• _WHAT YOU NEED TO DO_:
Everything from the line containing "# The groove: a" through the line containing "frame = import_model()" must be quoted exactly; everything else is left out.

• _TASK DATA_:
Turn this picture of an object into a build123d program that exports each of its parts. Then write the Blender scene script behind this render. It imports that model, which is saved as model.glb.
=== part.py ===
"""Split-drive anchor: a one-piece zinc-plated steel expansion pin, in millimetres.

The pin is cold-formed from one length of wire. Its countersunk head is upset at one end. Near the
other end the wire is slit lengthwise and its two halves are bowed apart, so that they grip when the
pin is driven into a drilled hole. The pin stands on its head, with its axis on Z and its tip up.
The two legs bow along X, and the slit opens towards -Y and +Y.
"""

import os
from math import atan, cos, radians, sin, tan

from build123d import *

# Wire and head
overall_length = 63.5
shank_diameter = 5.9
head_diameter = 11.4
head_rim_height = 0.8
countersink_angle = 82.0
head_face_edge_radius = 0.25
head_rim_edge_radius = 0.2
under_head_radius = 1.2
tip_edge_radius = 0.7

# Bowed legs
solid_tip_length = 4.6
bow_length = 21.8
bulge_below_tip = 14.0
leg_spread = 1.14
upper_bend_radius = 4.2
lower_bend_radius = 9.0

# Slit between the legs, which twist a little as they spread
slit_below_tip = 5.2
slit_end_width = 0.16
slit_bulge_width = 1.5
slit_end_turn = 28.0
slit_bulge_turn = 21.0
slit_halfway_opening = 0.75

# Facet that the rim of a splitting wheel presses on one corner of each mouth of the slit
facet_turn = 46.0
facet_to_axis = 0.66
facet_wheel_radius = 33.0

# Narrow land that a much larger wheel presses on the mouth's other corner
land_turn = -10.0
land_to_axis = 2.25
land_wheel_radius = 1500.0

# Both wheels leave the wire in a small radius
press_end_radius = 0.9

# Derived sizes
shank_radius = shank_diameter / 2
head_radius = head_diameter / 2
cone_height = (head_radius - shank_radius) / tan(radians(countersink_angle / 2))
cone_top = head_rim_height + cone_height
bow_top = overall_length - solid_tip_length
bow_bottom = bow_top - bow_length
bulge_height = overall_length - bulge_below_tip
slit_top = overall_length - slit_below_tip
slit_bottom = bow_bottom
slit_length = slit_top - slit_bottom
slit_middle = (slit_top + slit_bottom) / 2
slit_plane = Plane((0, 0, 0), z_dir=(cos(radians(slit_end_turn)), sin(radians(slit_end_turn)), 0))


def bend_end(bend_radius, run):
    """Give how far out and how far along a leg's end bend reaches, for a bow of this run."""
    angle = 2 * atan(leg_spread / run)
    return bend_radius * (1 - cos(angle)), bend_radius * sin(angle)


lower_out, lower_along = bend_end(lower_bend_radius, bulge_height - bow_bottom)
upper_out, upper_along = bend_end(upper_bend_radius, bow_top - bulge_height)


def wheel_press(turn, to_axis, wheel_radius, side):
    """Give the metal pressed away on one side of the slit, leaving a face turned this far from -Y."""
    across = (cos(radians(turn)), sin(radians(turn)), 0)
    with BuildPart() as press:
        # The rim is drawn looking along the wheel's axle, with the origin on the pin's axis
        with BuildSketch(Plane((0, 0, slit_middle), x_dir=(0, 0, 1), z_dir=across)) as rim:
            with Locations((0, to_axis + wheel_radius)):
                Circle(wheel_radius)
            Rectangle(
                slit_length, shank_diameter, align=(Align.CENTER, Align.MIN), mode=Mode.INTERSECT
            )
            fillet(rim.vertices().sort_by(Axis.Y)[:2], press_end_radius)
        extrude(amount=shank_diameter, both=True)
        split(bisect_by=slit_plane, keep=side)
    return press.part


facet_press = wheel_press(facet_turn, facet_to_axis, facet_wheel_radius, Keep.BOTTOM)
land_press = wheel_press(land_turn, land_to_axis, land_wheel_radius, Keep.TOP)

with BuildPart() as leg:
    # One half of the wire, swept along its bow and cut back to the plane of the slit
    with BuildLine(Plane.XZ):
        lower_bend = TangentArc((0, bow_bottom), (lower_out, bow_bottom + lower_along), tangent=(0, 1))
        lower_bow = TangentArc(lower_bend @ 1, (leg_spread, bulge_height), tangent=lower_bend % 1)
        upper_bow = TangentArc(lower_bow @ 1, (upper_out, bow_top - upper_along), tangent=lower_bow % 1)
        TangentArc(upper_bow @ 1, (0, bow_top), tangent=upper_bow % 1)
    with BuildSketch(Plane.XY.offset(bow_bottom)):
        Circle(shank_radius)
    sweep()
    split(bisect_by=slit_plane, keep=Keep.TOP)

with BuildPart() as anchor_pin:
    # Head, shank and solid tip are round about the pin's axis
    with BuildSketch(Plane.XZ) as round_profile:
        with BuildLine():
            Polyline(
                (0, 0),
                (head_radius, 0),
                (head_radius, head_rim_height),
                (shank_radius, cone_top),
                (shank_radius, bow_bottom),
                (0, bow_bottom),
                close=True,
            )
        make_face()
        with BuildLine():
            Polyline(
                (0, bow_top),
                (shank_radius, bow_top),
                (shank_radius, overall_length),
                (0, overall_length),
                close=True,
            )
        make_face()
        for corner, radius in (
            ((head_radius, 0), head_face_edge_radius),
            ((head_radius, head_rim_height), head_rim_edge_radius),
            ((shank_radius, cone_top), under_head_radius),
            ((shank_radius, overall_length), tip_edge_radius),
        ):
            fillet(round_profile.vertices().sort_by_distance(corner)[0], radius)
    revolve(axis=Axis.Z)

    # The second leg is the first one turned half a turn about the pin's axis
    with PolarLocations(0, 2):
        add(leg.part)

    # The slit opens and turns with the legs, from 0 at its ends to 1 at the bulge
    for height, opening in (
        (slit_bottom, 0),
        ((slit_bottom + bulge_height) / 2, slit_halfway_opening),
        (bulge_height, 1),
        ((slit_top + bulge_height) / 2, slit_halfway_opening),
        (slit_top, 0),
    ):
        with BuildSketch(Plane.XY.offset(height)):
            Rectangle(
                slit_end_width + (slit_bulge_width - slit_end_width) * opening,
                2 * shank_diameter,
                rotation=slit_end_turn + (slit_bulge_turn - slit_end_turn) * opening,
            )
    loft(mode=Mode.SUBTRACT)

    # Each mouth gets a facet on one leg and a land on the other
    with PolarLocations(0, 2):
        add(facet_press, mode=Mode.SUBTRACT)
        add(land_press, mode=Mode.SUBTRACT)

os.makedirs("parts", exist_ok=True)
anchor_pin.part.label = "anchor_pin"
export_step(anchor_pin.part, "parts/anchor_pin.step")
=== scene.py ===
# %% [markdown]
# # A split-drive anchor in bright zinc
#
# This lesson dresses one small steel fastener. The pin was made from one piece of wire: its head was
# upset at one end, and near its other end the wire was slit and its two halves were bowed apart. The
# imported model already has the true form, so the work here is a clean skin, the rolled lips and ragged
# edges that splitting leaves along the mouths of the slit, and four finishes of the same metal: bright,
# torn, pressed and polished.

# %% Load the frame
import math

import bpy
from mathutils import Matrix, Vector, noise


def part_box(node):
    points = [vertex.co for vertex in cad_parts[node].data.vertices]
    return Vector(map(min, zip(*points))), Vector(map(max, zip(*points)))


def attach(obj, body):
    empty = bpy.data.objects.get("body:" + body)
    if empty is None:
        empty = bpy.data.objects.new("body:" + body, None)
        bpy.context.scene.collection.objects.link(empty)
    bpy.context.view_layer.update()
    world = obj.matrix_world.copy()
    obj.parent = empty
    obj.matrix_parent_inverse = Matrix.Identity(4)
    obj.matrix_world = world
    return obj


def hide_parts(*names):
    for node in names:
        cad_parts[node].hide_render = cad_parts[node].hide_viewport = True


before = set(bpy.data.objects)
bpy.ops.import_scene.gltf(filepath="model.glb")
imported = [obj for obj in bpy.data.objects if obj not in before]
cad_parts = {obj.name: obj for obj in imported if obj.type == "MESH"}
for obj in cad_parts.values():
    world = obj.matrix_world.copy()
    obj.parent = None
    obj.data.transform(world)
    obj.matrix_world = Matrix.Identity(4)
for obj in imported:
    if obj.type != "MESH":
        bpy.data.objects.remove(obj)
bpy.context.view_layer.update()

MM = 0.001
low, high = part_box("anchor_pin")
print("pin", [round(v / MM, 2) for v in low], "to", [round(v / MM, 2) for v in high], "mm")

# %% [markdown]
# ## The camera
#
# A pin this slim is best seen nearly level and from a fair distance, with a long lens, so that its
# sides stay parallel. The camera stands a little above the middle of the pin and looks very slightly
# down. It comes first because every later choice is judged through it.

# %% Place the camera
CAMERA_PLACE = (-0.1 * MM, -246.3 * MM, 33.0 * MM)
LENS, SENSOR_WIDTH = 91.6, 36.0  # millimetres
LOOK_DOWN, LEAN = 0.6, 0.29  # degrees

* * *

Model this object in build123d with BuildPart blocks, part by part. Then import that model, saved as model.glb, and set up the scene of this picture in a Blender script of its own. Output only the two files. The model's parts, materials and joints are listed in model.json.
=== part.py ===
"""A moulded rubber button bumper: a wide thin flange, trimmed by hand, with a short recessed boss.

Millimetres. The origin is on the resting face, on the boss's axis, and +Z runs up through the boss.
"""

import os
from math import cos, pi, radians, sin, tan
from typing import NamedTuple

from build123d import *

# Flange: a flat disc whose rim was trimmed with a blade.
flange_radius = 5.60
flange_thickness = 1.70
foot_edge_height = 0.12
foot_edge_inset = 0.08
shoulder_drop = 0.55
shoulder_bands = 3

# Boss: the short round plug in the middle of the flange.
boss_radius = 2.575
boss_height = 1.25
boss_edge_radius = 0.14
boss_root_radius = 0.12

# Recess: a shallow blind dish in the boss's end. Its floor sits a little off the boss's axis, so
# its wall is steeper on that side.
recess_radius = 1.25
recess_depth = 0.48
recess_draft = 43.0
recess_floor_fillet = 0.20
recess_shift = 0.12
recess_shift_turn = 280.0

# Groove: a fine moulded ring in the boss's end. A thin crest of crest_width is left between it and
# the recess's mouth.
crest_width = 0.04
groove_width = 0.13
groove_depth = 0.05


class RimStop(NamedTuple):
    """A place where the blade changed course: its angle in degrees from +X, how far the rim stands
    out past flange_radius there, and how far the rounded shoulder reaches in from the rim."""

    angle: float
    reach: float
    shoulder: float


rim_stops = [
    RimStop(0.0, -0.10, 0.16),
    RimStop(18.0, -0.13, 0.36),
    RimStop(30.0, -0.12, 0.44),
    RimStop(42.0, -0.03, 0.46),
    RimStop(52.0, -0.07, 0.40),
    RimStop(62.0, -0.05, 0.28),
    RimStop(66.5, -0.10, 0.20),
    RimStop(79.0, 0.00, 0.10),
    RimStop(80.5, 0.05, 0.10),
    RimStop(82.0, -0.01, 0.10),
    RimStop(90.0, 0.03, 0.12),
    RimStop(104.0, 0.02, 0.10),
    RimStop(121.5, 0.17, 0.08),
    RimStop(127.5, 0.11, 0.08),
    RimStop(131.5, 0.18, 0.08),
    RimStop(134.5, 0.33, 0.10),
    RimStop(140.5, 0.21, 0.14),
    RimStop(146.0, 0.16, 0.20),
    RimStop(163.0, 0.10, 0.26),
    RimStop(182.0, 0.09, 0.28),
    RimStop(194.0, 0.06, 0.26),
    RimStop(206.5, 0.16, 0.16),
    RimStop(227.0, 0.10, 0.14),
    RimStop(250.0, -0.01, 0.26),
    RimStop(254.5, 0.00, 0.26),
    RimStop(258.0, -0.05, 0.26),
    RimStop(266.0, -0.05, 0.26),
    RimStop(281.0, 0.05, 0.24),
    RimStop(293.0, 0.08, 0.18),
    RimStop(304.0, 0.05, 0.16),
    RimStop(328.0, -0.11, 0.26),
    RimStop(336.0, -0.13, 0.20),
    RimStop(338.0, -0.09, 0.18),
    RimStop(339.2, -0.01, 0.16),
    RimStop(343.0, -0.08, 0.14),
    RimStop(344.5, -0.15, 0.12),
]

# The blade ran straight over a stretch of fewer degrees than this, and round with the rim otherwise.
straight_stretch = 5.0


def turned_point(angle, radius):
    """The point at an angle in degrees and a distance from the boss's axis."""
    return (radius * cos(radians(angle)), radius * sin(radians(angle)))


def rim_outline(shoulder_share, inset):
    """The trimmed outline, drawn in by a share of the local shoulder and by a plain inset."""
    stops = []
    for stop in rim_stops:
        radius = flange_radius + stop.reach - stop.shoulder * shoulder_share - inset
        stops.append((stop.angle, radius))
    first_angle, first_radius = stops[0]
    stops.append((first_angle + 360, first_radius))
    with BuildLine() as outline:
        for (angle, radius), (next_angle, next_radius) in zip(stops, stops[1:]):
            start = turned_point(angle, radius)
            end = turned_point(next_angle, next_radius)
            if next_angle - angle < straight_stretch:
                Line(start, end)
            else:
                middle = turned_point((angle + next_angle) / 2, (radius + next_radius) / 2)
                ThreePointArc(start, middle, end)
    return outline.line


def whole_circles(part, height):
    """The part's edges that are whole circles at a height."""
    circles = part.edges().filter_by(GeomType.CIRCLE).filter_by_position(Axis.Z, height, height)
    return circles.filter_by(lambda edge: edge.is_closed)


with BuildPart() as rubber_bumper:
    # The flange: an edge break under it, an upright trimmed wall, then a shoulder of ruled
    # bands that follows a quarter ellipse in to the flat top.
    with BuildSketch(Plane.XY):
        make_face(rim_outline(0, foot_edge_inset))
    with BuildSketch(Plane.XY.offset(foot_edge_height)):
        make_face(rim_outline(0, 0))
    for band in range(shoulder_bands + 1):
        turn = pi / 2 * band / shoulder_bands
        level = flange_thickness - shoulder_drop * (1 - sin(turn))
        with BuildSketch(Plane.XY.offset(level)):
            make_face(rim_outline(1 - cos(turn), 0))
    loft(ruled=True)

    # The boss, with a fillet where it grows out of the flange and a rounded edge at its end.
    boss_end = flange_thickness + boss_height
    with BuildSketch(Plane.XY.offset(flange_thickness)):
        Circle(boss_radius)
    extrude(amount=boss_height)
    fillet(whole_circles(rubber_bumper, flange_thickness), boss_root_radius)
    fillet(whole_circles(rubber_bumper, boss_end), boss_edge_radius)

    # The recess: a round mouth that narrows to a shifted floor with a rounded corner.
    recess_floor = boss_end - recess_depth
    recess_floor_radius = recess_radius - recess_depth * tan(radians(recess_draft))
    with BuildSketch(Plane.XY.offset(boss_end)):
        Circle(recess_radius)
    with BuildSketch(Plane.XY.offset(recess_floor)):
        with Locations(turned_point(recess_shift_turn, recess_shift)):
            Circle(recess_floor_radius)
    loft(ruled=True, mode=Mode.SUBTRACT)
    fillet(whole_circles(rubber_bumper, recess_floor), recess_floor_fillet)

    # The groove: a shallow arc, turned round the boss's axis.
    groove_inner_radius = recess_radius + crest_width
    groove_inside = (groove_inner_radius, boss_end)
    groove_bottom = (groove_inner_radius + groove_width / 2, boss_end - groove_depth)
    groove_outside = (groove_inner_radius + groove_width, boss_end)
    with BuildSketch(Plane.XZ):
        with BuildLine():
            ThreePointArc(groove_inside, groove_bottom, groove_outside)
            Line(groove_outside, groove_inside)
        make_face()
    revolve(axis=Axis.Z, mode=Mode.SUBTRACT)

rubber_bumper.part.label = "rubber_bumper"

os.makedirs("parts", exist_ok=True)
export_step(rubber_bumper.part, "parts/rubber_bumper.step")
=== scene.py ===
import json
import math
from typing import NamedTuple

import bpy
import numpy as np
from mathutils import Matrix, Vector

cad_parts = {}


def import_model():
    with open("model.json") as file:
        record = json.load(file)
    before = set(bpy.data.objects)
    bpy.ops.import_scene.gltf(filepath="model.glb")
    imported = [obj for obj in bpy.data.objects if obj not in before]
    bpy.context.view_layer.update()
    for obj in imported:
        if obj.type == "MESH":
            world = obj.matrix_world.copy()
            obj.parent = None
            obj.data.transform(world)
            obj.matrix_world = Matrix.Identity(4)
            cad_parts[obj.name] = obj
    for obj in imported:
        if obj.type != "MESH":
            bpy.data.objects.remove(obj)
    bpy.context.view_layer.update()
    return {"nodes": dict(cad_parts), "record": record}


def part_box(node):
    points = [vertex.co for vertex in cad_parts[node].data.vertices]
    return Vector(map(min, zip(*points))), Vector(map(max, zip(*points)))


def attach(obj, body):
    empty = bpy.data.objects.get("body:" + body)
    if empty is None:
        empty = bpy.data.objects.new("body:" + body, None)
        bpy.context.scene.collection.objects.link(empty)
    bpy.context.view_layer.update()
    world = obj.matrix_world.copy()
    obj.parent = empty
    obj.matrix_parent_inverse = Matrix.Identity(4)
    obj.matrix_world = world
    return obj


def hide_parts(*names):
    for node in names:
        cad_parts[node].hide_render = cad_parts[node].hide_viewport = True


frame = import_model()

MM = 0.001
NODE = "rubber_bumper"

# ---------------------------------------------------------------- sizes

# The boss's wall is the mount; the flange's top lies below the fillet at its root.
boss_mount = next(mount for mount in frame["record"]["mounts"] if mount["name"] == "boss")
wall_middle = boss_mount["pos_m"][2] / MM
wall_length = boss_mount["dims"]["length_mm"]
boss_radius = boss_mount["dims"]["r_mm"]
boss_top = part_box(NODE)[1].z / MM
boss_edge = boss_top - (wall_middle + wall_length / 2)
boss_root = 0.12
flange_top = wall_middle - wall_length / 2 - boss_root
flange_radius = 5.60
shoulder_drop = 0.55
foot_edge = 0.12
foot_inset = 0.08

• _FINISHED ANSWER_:
    # The groove: a shallow arc, turned round the boss's axis.
    groove_inner_radius = recess_radius + crest_width
    groove_inside = (groove_inner_radius, boss_end)
    groove_bottom = (groove_inner_radius + groove_width / 2, boss_end - groove_depth)
    groove_outside = (groove_inner_radius + groove_width, boss_end)
    with BuildSketch(Plane.XZ):
        with BuildLine():
            ThreePointArc(groove_inside, groove_bottom, groove_outside)
            Line(groove_outside, groove_inside)
        make_face()
    revolve(axis=Axis.Z, mode=Mode.SUBTRACT)

rubber_bumper.part.label = "rubber_bumper"

os.makedirs("parts", exist_ok=True)
export_step(rubber_bumper.part, "parts/rubber_bumper.step")
=== scene.py ===
import json
import math
from typing import NamedTuple

import bpy
import numpy as np
from mathutils import Matrix, Vector

cad_parts = {}


def import_model():
    with open("model.json") as file:
        record = json.load(file)
    before = set(bpy.data.objects)
    bpy.ops.import_scene.gltf(filepath="model.glb")
    imported = [obj for obj in bpy.data.objects if obj not in before]
    bpy.context.view_layer.update()
    for obj in imported:
        if obj.type == "MESH":
            world = obj.matrix_world.copy()
            obj.parent = None
            obj.data.transform(world)
            obj.matrix_world = Matrix.Identity(4)
            cad_parts[obj.name] = obj
    for obj in imported:
        if obj.type != "MESH":
            bpy.data.objects.remove(obj)
    bpy.context.view_layer.update()
    return {"nodes": dict(cad_parts), "record": record}


def part_box(node):
    points = [vertex.co for vertex in cad_parts[node].data.vertices]
    return Vector(map(min, zip(*points))), Vector(map(max, zip(*points)))


def attach(obj, body):
    empty = bpy.data.objects.get("body:" + body)
    if empty is None:
        empty = bpy.data.objects.new("body:" + body, None)
        bpy.context.scene.collection.objects.link(empty)
    bpy.context.view_layer.update()
    world = obj.matrix_world.copy()
    obj.parent = empty
    obj.matrix_parent_inverse = Matrix.Identity(4)
    obj.matrix_world = world
    return obj


def hide_parts(*names):
    for node in names:
        cad_parts[node].hide_render = cad_parts[node].hide_viewport = True


frame = import_model()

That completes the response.